LEGAL/SOCIAL: Our hope is to encourage server adoption by separating administrator and author liability. In particular, we want a server to be able to say in its terms of service, "You are responsible for all content mirrored by MAYL links," and achieve DMCA safe-harbor by complying with takedown requests on specific links. This seems in no way different from content on the actual pages (e.g. pictures), and we don't believe servers would be inheriting any new legal responsibilities.

We would also hope that mirrors.txt serves as an opt-in notice, and that the contact info in mirrors.txt is a location to forward legal requests to (e.g. DMCA takedowns).

We could pitch this to the Wikimedia Foundation as "Install this extension and you will have time-aware snapshot citations."


STAGE 2: Web Service TECHNICAL: A. We provide a Web site almost identical to tinyurl. It has the MAYL Apache extension. B. Users with an account can create MAYL snapshot and backup "tinyurls" to use on their own pages.
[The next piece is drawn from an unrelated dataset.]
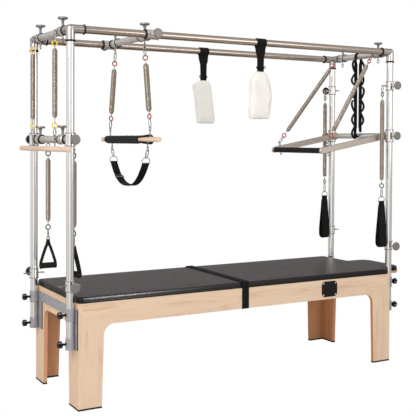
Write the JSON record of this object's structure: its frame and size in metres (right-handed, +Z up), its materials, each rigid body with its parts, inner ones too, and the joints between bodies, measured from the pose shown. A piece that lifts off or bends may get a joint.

C. Optionally, like tinyurl we can provide browser extensions that plug into this service.

LEGAL/SOCIAL: The purpose of this service is to encourage MAYL adoption by authors who do not control their own servers. Our terms of service states that users are responsible for the copies they make. We do not provide a content finding service: users are responsible for making others aware of their copies. If necessary, we could strictly refuse to make snapshots of pages without mirrors.txt installed. My goal is that we would have the same legal status as dropbox and tinyurl.


STAGE 3: Distribution TECHNICAL: A. A mirrors.txt file may optionally identify a bittorrent/DHT tracker. B. If so, then a MAYL-enabled server will join the torrent rather than taking snapshots. C. When the shapshot is requested, the server provides the page distributed in the torrent. D. The torrent is cryptographically signed such that only the owner of the page can update.

LEGAL/SOCIAL: This final stage of the project provides robustness against content inspection, secure updates of the target content, etc.